Copy the data below exactly.

◆ **INPUT DATA**
=======

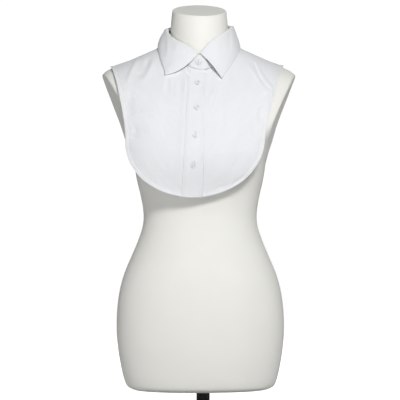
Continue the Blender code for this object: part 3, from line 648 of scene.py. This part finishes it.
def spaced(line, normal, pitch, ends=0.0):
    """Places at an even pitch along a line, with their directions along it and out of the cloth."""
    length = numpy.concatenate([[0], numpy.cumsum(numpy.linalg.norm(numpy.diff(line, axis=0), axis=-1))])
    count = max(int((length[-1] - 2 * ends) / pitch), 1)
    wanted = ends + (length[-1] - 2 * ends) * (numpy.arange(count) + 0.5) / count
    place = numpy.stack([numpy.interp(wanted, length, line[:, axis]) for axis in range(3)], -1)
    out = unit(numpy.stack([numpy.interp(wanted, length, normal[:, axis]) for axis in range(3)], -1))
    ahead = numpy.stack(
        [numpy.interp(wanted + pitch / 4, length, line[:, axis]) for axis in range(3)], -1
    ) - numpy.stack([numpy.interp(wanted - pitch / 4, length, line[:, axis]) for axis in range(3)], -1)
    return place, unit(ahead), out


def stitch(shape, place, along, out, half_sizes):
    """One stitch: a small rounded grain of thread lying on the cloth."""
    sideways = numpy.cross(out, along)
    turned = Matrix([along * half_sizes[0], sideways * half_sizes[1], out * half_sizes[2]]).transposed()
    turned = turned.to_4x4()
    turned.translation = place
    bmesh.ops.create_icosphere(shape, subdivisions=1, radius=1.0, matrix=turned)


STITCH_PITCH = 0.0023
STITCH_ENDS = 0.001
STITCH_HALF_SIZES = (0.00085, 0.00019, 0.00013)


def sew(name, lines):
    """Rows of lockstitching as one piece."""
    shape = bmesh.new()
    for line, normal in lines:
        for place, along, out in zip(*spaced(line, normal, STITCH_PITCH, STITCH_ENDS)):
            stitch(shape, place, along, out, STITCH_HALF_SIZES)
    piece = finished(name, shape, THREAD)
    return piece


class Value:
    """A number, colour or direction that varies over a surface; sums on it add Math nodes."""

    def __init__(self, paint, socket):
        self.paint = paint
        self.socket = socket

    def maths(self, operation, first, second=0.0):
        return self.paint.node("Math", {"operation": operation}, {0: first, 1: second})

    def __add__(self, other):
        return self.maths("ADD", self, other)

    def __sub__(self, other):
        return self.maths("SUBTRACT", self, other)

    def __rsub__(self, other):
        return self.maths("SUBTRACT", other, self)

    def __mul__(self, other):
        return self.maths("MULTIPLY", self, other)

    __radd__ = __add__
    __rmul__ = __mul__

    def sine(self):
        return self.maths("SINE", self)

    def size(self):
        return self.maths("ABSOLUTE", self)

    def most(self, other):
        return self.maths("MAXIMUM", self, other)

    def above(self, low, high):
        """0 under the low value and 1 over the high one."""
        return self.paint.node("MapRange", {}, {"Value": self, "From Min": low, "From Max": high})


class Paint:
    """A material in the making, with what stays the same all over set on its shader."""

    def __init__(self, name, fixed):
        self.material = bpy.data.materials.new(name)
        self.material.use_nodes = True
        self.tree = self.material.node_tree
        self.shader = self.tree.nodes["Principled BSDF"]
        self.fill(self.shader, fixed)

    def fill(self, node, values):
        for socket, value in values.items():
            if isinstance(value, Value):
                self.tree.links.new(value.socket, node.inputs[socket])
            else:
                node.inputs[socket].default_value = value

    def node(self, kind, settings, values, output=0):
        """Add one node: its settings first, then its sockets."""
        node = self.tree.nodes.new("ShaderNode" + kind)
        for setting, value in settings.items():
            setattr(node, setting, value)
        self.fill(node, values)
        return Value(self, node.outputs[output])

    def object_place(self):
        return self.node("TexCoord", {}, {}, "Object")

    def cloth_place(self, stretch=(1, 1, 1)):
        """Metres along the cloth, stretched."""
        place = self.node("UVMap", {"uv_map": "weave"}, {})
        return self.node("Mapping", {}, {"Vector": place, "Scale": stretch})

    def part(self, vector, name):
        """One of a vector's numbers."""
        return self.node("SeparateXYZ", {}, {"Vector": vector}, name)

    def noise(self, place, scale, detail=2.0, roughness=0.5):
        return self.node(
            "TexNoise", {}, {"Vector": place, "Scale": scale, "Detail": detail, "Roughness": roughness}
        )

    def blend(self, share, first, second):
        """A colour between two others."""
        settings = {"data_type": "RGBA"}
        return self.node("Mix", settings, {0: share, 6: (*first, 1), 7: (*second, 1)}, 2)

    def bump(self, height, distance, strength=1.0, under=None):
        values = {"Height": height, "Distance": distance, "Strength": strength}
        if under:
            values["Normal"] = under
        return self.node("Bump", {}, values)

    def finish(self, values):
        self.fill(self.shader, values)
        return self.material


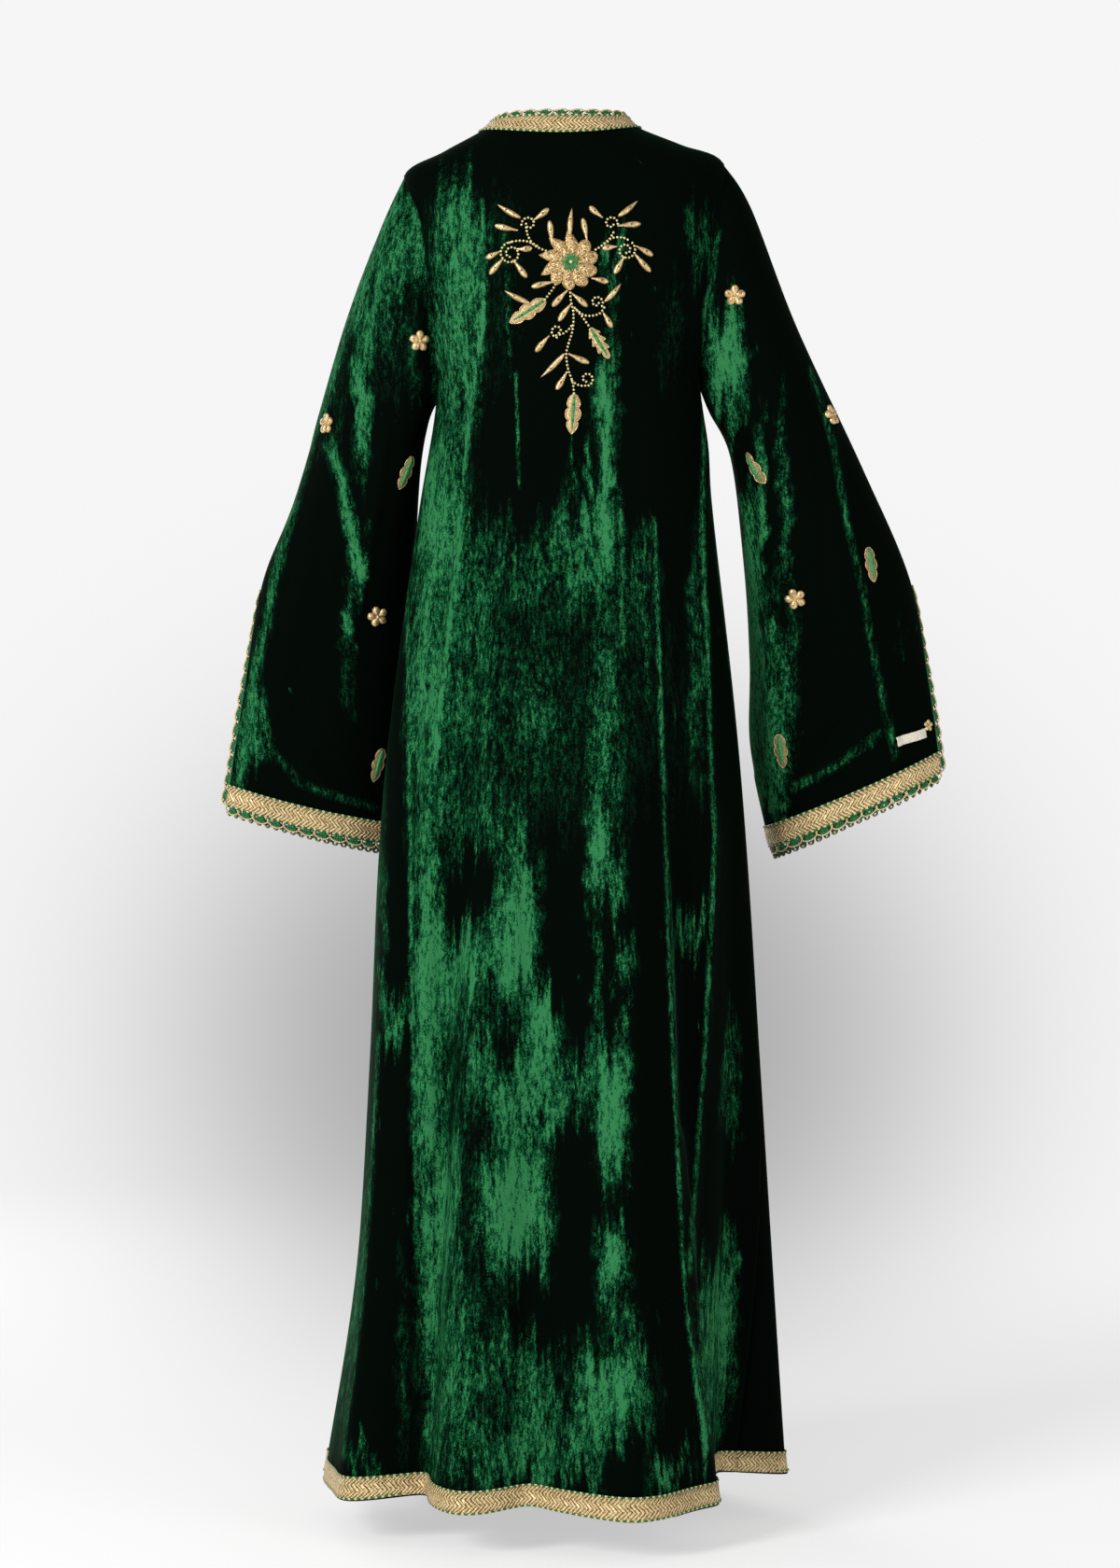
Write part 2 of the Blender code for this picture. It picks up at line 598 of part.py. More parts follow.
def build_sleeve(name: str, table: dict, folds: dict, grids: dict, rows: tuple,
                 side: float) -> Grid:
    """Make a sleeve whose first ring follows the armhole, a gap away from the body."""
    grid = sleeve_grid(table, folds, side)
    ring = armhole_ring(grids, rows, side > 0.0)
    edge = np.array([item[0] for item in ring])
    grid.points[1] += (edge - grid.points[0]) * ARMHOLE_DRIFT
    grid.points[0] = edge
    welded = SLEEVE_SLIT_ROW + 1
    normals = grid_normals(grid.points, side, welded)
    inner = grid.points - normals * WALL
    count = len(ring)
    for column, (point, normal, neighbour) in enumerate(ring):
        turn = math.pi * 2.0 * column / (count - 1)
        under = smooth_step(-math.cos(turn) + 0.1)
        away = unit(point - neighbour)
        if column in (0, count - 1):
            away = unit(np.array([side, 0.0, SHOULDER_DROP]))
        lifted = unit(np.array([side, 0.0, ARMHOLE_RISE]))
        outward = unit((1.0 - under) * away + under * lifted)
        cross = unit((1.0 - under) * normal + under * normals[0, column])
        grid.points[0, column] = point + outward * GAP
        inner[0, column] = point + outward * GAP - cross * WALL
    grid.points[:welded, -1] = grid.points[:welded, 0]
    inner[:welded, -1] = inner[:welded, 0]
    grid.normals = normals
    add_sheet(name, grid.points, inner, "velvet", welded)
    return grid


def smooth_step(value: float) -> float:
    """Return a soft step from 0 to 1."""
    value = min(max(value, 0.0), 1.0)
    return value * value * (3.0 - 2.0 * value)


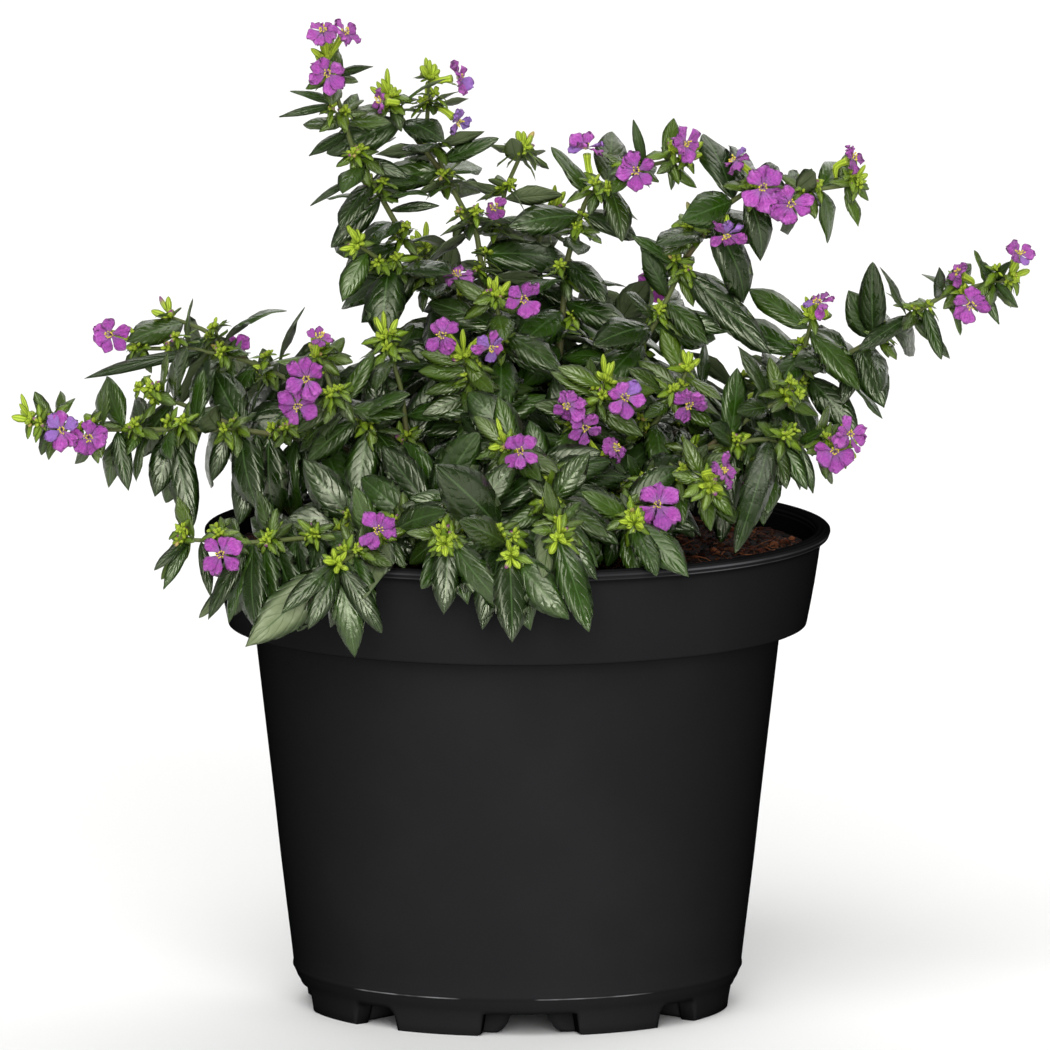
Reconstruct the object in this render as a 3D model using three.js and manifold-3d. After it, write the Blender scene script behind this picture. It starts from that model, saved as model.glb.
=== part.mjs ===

=======

◆ **TASK RESULT**
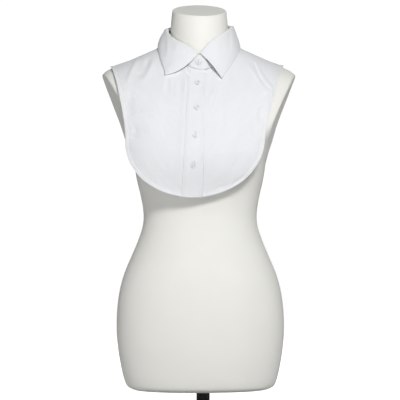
Continue the Blender code for this object: part 3, from line 648 of scene.py. This part finishes it.
def spaced(line, normal, pitch, ends=0.0):
    """Places at an even pitch along a line, with their directions along it and out of the cloth."""
    length = numpy.concatenate([[0], numpy.cumsum(numpy.linalg.norm(numpy.diff(line, axis=0), axis=-1))])
    count = max(int((length[-1] - 2 * ends) / pitch), 1)
    wanted = ends + (length[-1] - 2 * ends) * (numpy.arange(count) + 0.5) / count
    place = numpy.stack([numpy.interp(wanted, length, line[:, axis]) for axis in range(3)], -1)
    out = unit(numpy.stack([numpy.interp(wanted, length, normal[:, axis]) for axis in range(3)], -1))
    ahead = numpy.stack(
        [numpy.interp(wanted + pitch / 4, length, line[:, axis]) for axis in range(3)], -1
    ) - numpy.stack([numpy.interp(wanted - pitch / 4, length, line[:, axis]) for axis in range(3)], -1)
    return place, unit(ahead), out


def stitch(shape, place, along, out, half_sizes):
    """One stitch: a small rounded grain of thread lying on the cloth."""
    sideways = numpy.cross(out, along)
    turned = Matrix([along * half_sizes[0], sideways * half_sizes[1], out * half_sizes[2]]).transposed()
    turned = turned.to_4x4()
    turned.translation = place
    bmesh.ops.create_icosphere(shape, subdivisions=1, radius=1.0, matrix=turned)


STITCH_PITCH = 0.0023
STITCH_ENDS = 0.001
STITCH_HALF_SIZES = (0.00085, 0.00019, 0.00013)


def sew(name, lines):
    """Rows of lockstitching as one piece."""
    shape = bmesh.new()
    for line, normal in lines:
        for place, along, out in zip(*spaced(line, normal, STITCH_PITCH, STITCH_ENDS)):
            stitch(shape, place, along, out, STITCH_HALF_SIZES)
    piece = finished(name, shape, THREAD)
    return piece


class Value:
    """A number, colour or direction that varies over a surface; sums on it add Math nodes."""

    def __init__(self, paint, socket):
        self.paint = paint
        self.socket = socket

    def maths(self, operation, first, second=0.0):
        return self.paint.node("Math", {"operation": operation}, {0: first, 1: second})

    def __add__(self, other):
        return self.maths("ADD", self, other)

    def __sub__(self, other):
        return self.maths("SUBTRACT", self, other)

    def __rsub__(self, other):
        return self.maths("SUBTRACT", other, self)

    def __mul__(self, other):
        return self.maths("MULTIPLY", self, other)

    __radd__ = __add__
    __rmul__ = __mul__

    def sine(self):
        return self.maths("SINE", self)

    def size(self):
        return self.maths("ABSOLUTE", self)

    def most(self, other):
        return self.maths("MAXIMUM", self, other)

    def above(self, low, high):
        """0 under the low value and 1 over the high one."""
        return self.paint.node("MapRange", {}, {"Value": self, "From Min": low, "From Max": high})


class Paint:
    """A material in the making, with what stays the same all over set on its shader."""

    def __init__(self, name, fixed):
        self.material = bpy.data.materials.new(name)
        self.material.use_nodes = True
        self.tree = self.material.node_tree
        self.shader = self.tree.nodes["Principled BSDF"]
        self.fill(self.shader, fixed)

    def fill(self, node, values):
        for socket, value in values.items():
            if isinstance(value, Value):
                self.tree.links.new(value.socket, node.inputs[socket])
            else:
                node.inputs[socket].default_value = value

    def node(self, kind, settings, values, output=0):
        """Add one node: its settings first, then its sockets."""
        node = self.tree.nodes.new("ShaderNode" + kind)
        for setting, value in settings.items():
            setattr(node, setting, value)
        self.fill(node, values)
        return Value(self, node.outputs[output])

    def object_place(self):
        return self.node("TexCoord", {}, {}, "Object")

    def cloth_place(self, stretch=(1, 1, 1)):
        """Metres along the cloth, stretched."""
        place = self.node("UVMap", {"uv_map": "weave"}, {})
        return self.node("Mapping", {}, {"Vector": place, "Scale": stretch})

    def part(self, vector, name):
        """One of a vector's numbers."""
        return self.node("SeparateXYZ", {}, {"Vector": vector}, name)

    def noise(self, place, scale, detail=2.0, roughness=0.5):
        return self.node(
            "TexNoise", {}, {"Vector": place, "Scale": scale, "Detail": detail, "Roughness": roughness}
        )

    def blend(self, share, first, second):
        """A colour between two others."""
        settings = {"data_type": "RGBA"}
        return self.node("Mix", settings, {0: share, 6: (*first, 1), 7: (*second, 1)}, 2)

    def bump(self, height, distance, strength=1.0, under=None):
        values = {"Height": height, "Distance": distance, "Strength": strength}
        if under:
            values["Normal"] = under
        return self.node("Bump", {}, values)

    def finish(self, values):
        self.fill(self.shader, values)
        return self.material


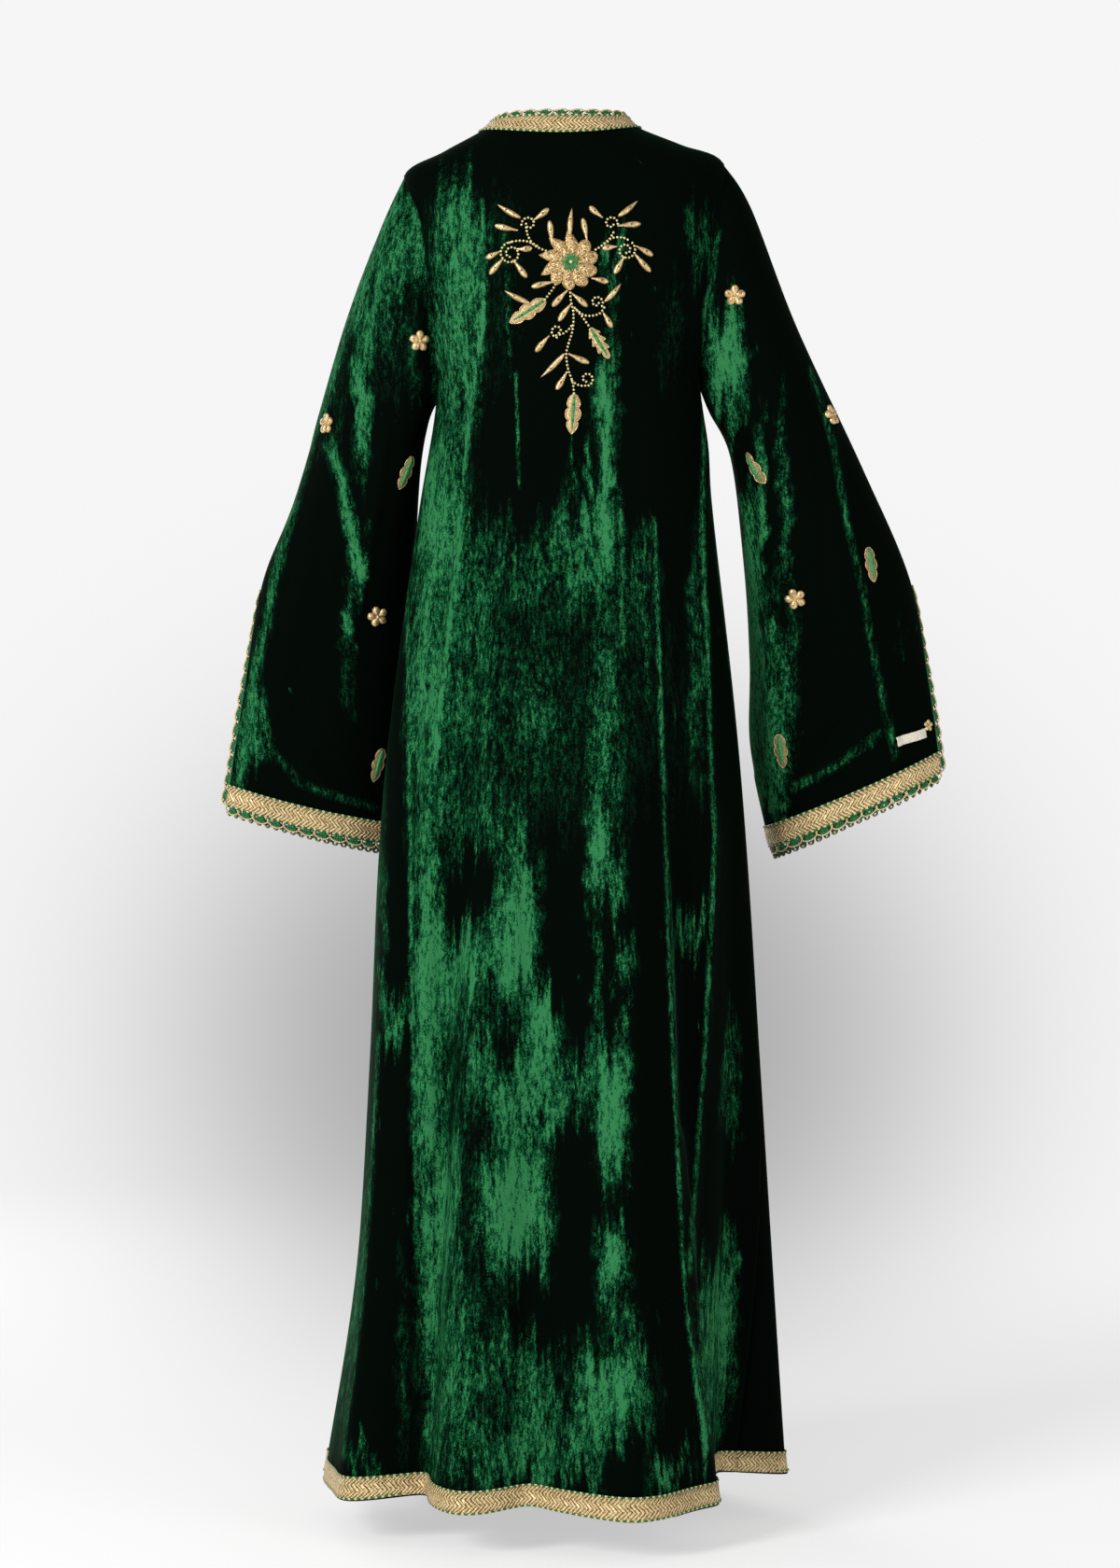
Write part 2 of the Blender code for this picture. It picks up at line 598 of part.py. More parts follow.
def build_sleeve(name: str, table: dict, folds: dict, grids: dict, rows: tuple,
                 side: float) -> Grid:
    """Make a sleeve whose first ring follows the armhole, a gap away from the body."""
    grid = sleeve_grid(table, folds, side)
    ring = armhole_ring(grids, rows, side > 0.0)
    edge = np.array([item[0] for item in ring])
    grid.points[1] += (edge - grid.points[0]) * ARMHOLE_DRIFT
    grid.points[0] = edge
    welded = SLEEVE_SLIT_ROW + 1
    normals = grid_normals(grid.points, side, welded)
    inner = grid.points - normals * WALL
    count = len(ring)
    for column, (point, normal, neighbour) in enumerate(ring):
        turn = math.pi * 2.0 * column / (count - 1)
        under = smooth_step(-math.cos(turn) + 0.1)
        away = unit(point - neighbour)
        if column in (0, count - 1):
            away = unit(np.array([side, 0.0, SHOULDER_DROP]))
        lifted = unit(np.array([side, 0.0, ARMHOLE_RISE]))
        outward = unit((1.0 - under) * away + under * lifted)
        cross = unit((1.0 - under) * normal + under * normals[0, column])
        grid.points[0, column] = point + outward * GAP
        inner[0, column] = point + outward * GAP - cross * WALL
    grid.points[:welded, -1] = grid.points[:welded, 0]
    inner[:welded, -1] = inner[:welded, 0]
    grid.normals = normals
    add_sheet(name, grid.points, inner, "velvet", welded)
    return grid


def smooth_step(value: float) -> float:
    """Return a soft step from 0 to 1."""
    value = min(max(value, 0.0), 1.0)
    return value * value * (3.0 - 2.0 * value)


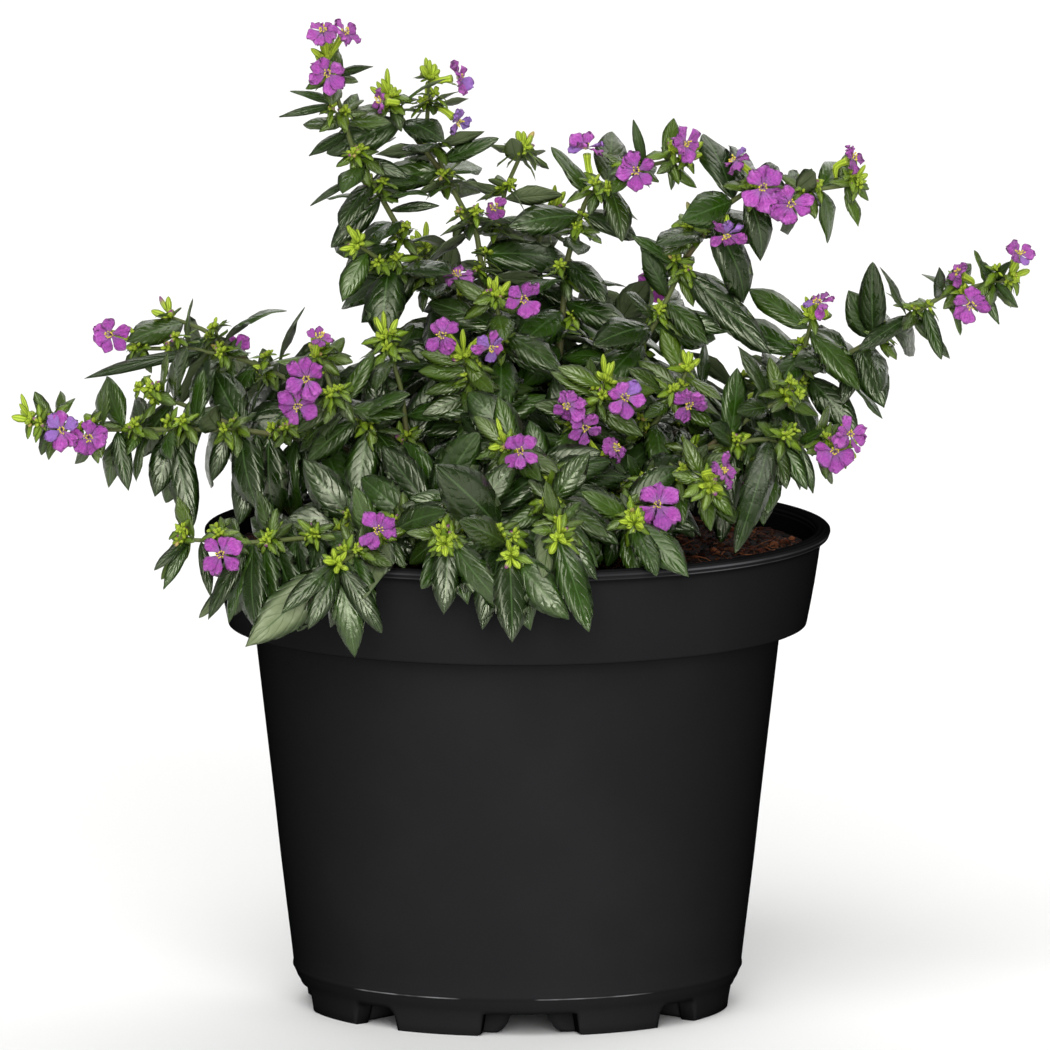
Reconstruct the object in this render as a 3D model using three.js and manifold-3d. After it, write the Blender scene script behind this picture. It starts from that model, saved as model.glb.
=== part.mjs ===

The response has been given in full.